Anxious People by Fredrik Backman
A quirky and charming novel, Anxious People by Fredrik Backman follows a failed bank robber and the hostages. Each of them carries a lifetime of grievances, hurts, secrets, and passions that are ready to boil over. None of them is entirely who they appear to be. And all of them—the bank robber included—desperately crave some sort of rescue. This a novel about friendship, hope and forgiveness. Featuring both heart and humor, I really enjoyed this one. Check out my book club questions here.
A Promised Land by Barack Obama
A Promised Land by Barack Obama may be one of the most personal and detailed presidential memoirs of all time. Barack Obama tells the story of his improbable odyssey from young man searching for his identity to leader of the free world, describing in strikingly personal detail both his political education and the landmark moments of the first term of his historic presidency—a time of dramatic transformation and turmoil. It’s a lengthy book but very much worth your time—I learned so much more about the man behind the presidency. Check out my book club questions here.

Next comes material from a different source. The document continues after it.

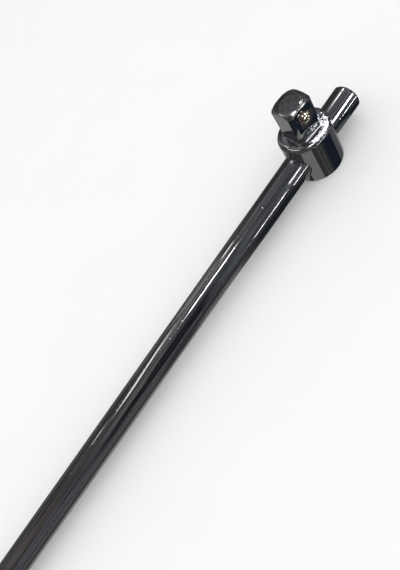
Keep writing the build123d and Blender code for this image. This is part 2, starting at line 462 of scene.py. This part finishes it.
def lamp(name, azimuth, elevation, width, height, strength, turn=0.0, soft=0.0):
    """A flat lamp in front of the tent that faces the tool. All angles and sizes in degrees."""
    heading = direction(azimuth, elevation)
    wide, high = (radians(a) * LAMP_DISTANCE for a in (width, height))
    side = Vector((0, 0, 1)).cross(heading).normalized()
    rise = heading.cross(side)
    t = radians(turn)
    across = (side * cos(t) + rise * sin(t)) * (wide / 2)
    along = (rise * cos(t) - side * sin(t)) * (high / 2)
    corners = [[heading * LAMP_DISTANCE + across * i + along * j for i in (-1, 0, 1)] for j in (-1, 0, 1)]
    card(name, corners, PLAIN, strength, soft, lamp=True)


def near_lamp(name, start, end, azimuth, elevation, distance, width, strength, soft=0.0, clutter=0.0):
    """A strip lamp close to the tool, all lengths in millimetres, that the edge or line from start to end shows
    along a direction. What is further from it than its distance and some spare doesn't show it."""
    heading = direction(azimuth, elevation)
    line = [Vector(start), Vector(end)]
    across = heading.cross(line[1] - line[0]).normalized() * (width / 2)
    corners = [[(p + heading * distance + across * i) * MM for i in (-1, 0, 1)] for p in line]
    card(name, corners, PLAIN, strength, soft, clutter=clutter, reach=distance + width / 2 + NEAR_LAMP_SPARE)


def lamp_grid(name, first, across, along, counts, size, strength, reach):
    """Small square lamps in rows, which rough metal shows as broken sparkle. All lengths in millimetres."""
    first, across, along = Vector(first), Vector(across), Vector(along)
    halves = [side.normalized() * size / 2 for side in (across, along)]
    for i in range(counts[0]):
        for j in range(counts[1]):
            centre = first + across * i + along * j
            corners = [[(centre + halves[0] * u + halves[1] * v) * MM for u in (-1, 1)] for v in (-1, 1)]
            card(f"{name}_{i}_{j}", corners, (0.98, 0.99, 1.03), strength, one_sided=True, reach=reach)


def ball_lamp(name, place, heading, facing):
    """A small square lamp that the ball shows at a place in millimetres, in a heading, facing another way."""
    centre, normal = Vector(place) + BALL_LAMP_DISTANCE * direction(*heading), direction(*facing)
    side = normal.cross(Vector((0, 0, 1))).normalized()
    rise = side.cross(normal)
    halves = (-BALL_LAMP_HALF, BALL_LAMP_HALF)
    corners = [[(centre + side * u + rise * v) * MM for u in halves] for v in halves]
    card(name, corners, PLAIN, BALL_LAMP_STRENGTH, one_sided=True, reach=BALL_LAMP_DISTANCE + BALL_LAMP_HALF)


def mat(name, outline, height_mm, level, tint=PLAIN, soft=0.0):
    """A card that lies on the floor. The outline is rows of points in millimetres."""
    card(name, [[Vector((x, y, height_mm)) * MM for x, y in row] for row in outline], tint, level, soft)


def square_mat(name, x_range, y_range, height_mm, level, tint=PLAIN, soft=0.0):
    mat(name, [[(x, y) for x in x_range] for y in y_range], height_mm, level, tint, soft)


def seen_by_head(angle, outward):
    """Floor place, in millimetres, that the head's side mirrors to the photograph's viewpoint, at an angle round
    the head and a distance outward from it."""
    heading = radians(HEADING_AT_FRONT + HEADING_PER_ANGLE * (angle + 90))
    a = radians(angle)
    return HEAD_RADIUS * cos(a) + outward * cos(heading), HEAD_RADIUS * sin(a) + outward * sin(heading)


def head_strip(name, low, high, height_mm, level, tint=PLAIN, reach=19.0):
    """Mat that the head's side shows between two angles round the head, as an upright strip."""
    outline = [[seen_by_head(angle, outward) for angle in spread(low, high, 2)] for outward in (-1.5, reach)]
    mat(name, outline, height_mm, level, tint)


def head_slats(name, low, high, level, tint):
    """Low upright slats on the floor, which glow towards the head alone, for the same use as a head_strip."""
    for i, x in enumerate(spread(-8.5, -30, 1.8)):
        ends = []
        for angle in (high, low):
            (x0, y0), (x1, y1) = seen_by_head(angle, 0), seen_by_head(angle, 1)
            ends.append(y0 + (x - x0) / (x1 - x0) * (y1 - y0))
        corners = [[Vector((x, y, z)) * MM for y in ends] for z in (0.3, 3.8)]
        card(f"{name}_{i}", corners, tint, level, one_sided=True)


def upright(name, x_range, y, z_range, strength):
    """A small lamp strip that stands on the mat, in millimetres."""
    card(name, [[Vector((x, y, z)) * MM for x in x_range] for z in z_range], PLAIN, strength, lamp=True)


wall("tent_front", (-146, -20), (0, 76), 0.075, (0.95, 1.0, 1.12))
wall("tent_front_dark", (-126, -91), (8, 64), 0.018, (0.95, 1.0, 1.1), soft=0.2, radius=2.5)
wall("tent_front_light", (-52, -16), (34, 68), 0.13, (0.95, 1.0, 1.1), soft=0.2, radius=2.5)
wall("tent_front_far", (-150, -115), (42, 68), 0.12, (1.02, 1.0, 1.0), soft=0.2, radius=2.45)
wall("tent_left", (140, 214), (0, 76), 0.075, (1.1, 1.0, 0.95))
wall("tent_back", (76, 140), (0, 76), 0.055, (0.97, 1.0, 1.06))
wall("tent_back_light", (86, 103), (6, 56), 0.19, soft=0.25, radius=2.5)
wall("tent_back_low", (76, 140), (0, 13), 0.13, soft=0.2, radius=2.5)
wall("tent_back_high", (72, 140), (54, 76), 0.20, soft=0.2, radius=2.5)
wall("tent_back_dark", (50, 82), (0, 42), 0.045, (0.98, 1.0, 1.05))
wall("tent_back_dim", (50, 82), (42, 76), 0.12, (1.0, 0.98, 1.04))
wall("tent_right_top", (-20, 50), (30, 76), 0.10, (1.0, 0.98, 1.04))
wall("tent_right", (-20, 50), (0, 30), 0.07, (0.94, 1.0, 1.12))
wall("tent_top", (-180, 180), (74, 90), 0.10)

lamp("lamp_a", azimuth=-79, elevation=6, width=7.5, height=1.4, strength=9.0)
lamp("lamp_c", azimuth=-59, elevation=25, width=11, height=9, strength=8.0)
lamp("lamp_f", azimuth=35, elevation=53.5, width=6.5, height=15, strength=3.2, turn=45, soft=0.5)
lamp("lamp_g", azimuth=-138, elevation=88.0, width=14, height=3.6, strength=12.0, turn=48, soft=0.2)
lamp("lamp_h", azimuth=85, elevation=50, width=2.8, height=6, strength=2.0)
lamp("lamp_i", azimuth=127, elevation=59.5, width=6, height=36, strength=1.25, turn=-56, soft=0.16)
lamp("lamp_j", azimuth=139, elevation=51.5, width=3, height=1.5, strength=3.0)

TIP_RIM = 38.6  # mm
near_lamp(
    "lamp_corner", (-6.6, -6.8, TIP_RIM), (-0.8, -1.9, TIP_RIM),
    azimuth=0, elevation=90, distance=8, width=2.4, strength=5.0,
)
near_lamp(
    "lamp_edge", (-1.4, -5.7, TIP_RIM), (2.6, -6.3, TIP_RIM),
    azimuth=-20, elevation=72, distance=8, width=1.1, strength=10.0,
)
near_lamp(
    "lamp_left_edge", (-5.4, -4.4, TIP_RIM), (-5.6, 0.2, TIP_RIM),
    azimuth=88, elevation=50, distance=30, width=9.0, strength=1.0, soft=0.15,
)
near_lamp(
    "lamp_foot_soft", (-5.6, -5.9, 23.0), (3.9, -7.1, 23.0),
    azimuth=-70, elevation=47, distance=36, width=4.3, strength=0.5, soft=0.3,
)
near_lamp(
    "lamp_dents", (1.1, -4.5, TIP_RIM), (3.0, -4.6, TIP_RIM),
    azimuth=-36, elevation=58, distance=8, width=1.6, strength=9.0,
)
near_lamp(
    "lamp_dots", (-11, -4.9, 14.3), (-23, -4.9, 14.3),
    azimuth=-69.6, elevation=27.2, distance=32, width=6.9, strength=1.9, soft=0.15, clutter=0.9,
)

BALL_LAMPS = (
    # place on the ball in mm, then two directions in degrees: where the lamp stands, and where it faces
    ((-1.7, -6.4, 35.2), (-109, 43), (-109, 43)),
    ((-0.5, -6.7, 35.2), (-58, 32), (-58, 32)),
    ((0.4, -7.0, 34.6), (-33, 1), (8, 45)),
    ((-1.6, -7.2, 34.3), (-100, 3), (-100, 3)),
    ((-0.6, -7.4, 34.2), (-68, -1), (-68, -1)),
    ((0.3, -7.6, 33.2), (-33, -37), (28, -15)),
    ((-0.7, -7.7, 32.8), (-57, -46), (28, -15)),
)
for number, directions in enumerate(BALL_LAMPS):
    ball_lamp(f"lamp_ball_{number}", *directions)

over_foot = [[Vector((x, y + w, 30)) * MM for x, y in ((-3.2, -8.2), (6.4, -9.4))] for w in (0.9, -0.9)]
card("lamp_foot", over_foot, PLAIN, 5.0, one_sided=True, reach=8.2)
lamp_grid(
    "lamp_shoulder", first=(10.2, -4.0, 33), across=(3.9, 0, 0), along=(0, -3.7, 0),
    counts=(3, 3), size=2.8, strength=7.5, reach=18.5,
)
lamp_grid(
    "lamp_end", first=(34, -5, 19.5), across=(0, 3, 0), along=(0, 0, -3),
    counts=(4, 4), size=0.8, strength=2.6, reach=10.5,
)
upright("lamp_d", (45, 66), -59, (2.5, 4.9), 8.0)
upright("lamp_b", (-14.5, -3), -25, (7.8, 8.5), 7.0)

# Mats, each lying a little over the one that it covers
square_mat("mat_all", (-1500, 1500), (-1500, 1500), 0.05, 0.05, (0.98, 0.98, 1.04))
square_mat("mat_back_near", (-300, 60), (8, 60), 0.08, 0.02)
square_mat("mat_back_far", (-1500, 0), (60, 1500), 0.10, 0.11, (1.0, 1.0, 0.98), soft=0.02)
square_mat("mat_back_patch", (-44, 4), (16, 54), 0.15, 0.25, soft=0.15)
square_mat("mat_hand_side", (-300, -120), (-150, -14), 0.10, 0.10, soft=0.1)
square_mat("mat_dark_near", (-54, 60), (-30, -3), 0.10, 0.02, (0.85, 1.0, 1.25), soft=0.1)
square_mat("mat_stub", (28, 62), (-48, -18), 0.15, 0.13, soft=0.2)
square_mat("mat_patch", (-104, -52), (-24, -11), 0.15, 0.16, soft=0.3)
square_mat("mat_band", (-300, -56), (-12, 7), 0.20, 0.26, soft=0.06)
square_mat("mat_under_glow", (-150, -28), (-8, 7), 0.25, 0.60, soft=0.35)
square_mat("mat_under_near", (-36, 60), (-4, 7), 0.15, 0.20, soft=0.1)
LIGHT_STRIP, LIGHT_STRIP_TINT = 0.205, (1.0, 1.01, 0.95)
head_strip("strip_light", -152, -127, 0.30, LIGHT_STRIP, LIGHT_STRIP_TINT, reach=2.2)
head_slats("slats_light", -152, -127, LIGHT_STRIP, LIGHT_STRIP_TINT)
head_strip("strip_dark", -127, -102, 0.30, 0.045, (0.97, 0.97, 1.06))
head_strip("strip_line_a", -116.5, -114.5, 0.35, 0.10)
head_strip("strip_line_b", -110, -107.5, 0.35, 0.085)
head_strip("strip_black", -102, -76, 0.40, 0.018, (0.75, 1.0, 1.6), reach=48.0)
head_strip("strip_right", -76, -56, 0.30, 0.10, (0.98, 0.98, 1.05))
head_strip("strip_far_right", -56, -30, 0.30, 0.26)

# Floor
FLOOR_HALF = 8
floor_shader = Shader("floor")
speck = floor_shader.noise(0.02, detail=3.0)
floor_material = floor_shader.finish(
    Base_Color=floor_shader.mix_colour(speck, (0.93, 0.93, 0.93), (0.90, 0.90, 0.90)),
    Roughness=0.8,
    Specular_IOR_Level=0.1,
)
floor_mesh = bpy.data.meshes.new("floor")
floor_corners = [(x * FLOOR_HALF, y * FLOOR_HALF, 0) for x, y in ((-1, -1), (1, -1), (1, 1), (-1, 1))]
floor_mesh.from_pydata(floor_corners, [], [(0, 1, 2, 3)])
floor_mesh.materials.append(floor_material)
floor = bpy.data.objects.new("floor", floor_mesh)
scene.collection.objects.link(floor)

# Soft light: a white surround, and one wide lamp high over the front
world = bpy.data.worlds.new("studio")
scene.world = world
world.use_nodes = True
surround = world.node_tree.nodes["Background"]
surround.inputs["Color"].default_value = (1, 1, 1, 1)
surround.inputs["Strength"].default_value = 1.0

KEY_AIM = Vector((-0.05, 0, 0))
key = bpy.data.lights.new("key", "AREA")
key.shape = "DISK"
key.size = 2.0
key.energy = 2.6
key_lamp = bpy.data.objects.new("key", key)
scene.collection.objects.link(key_lamp)
key_lamp.location = (-0.5, -0.6, 1.4)
key_lamp.rotation_euler = (KEY_AIM - key_lamp.location).to_track_quat("-Z", "Y").to_euler()
key_lamp.visible_glossy = False

# Camera, as the photograph was taken
EYE = Vector((-76.394, -115.581, 162.372)) * MM
right = Vector((0.57655, -0.6297, -0.52064))
up = Vector((0.81679, 0.46059, 0.34743))
back = right.cross(up).normalized()
up = back.cross(right).normalized()
right.normalize()
camera = bpy.data.cameras.new("camera")
camera.sensor_width = 36.0
camera.lens = 26.387
camera.clip_start = 0.005
view = bpy.data.objects.new("camera", camera)
scene.collection.objects.link(view)
view.matrix_world = Matrix.Translation(EYE) @ Matrix((right, up, back)).transposed().to_4x4()
scene.camera = view
scene.view_settings.view_transform = "Standard"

Leave the World Behind by Rumaan Alam
I don’t tend to read dystopian books but I’m glad I read Leave the World Behind by Rumaan Alam—even it was pretty freaky. Amanda and Clay head out to a remote corner of Long Island expecting a vacation. But a late-night knock on the door breaks the spell. Ruth and G. H. are an older couple—it’s their house, and they’ve arrived in a panic. They bring the news that a sudden blackout has swept the city. There are many different themes—race and class, parenthood, survival, etc.—which are presented in a concise and engaging way. Check out my book club questions here.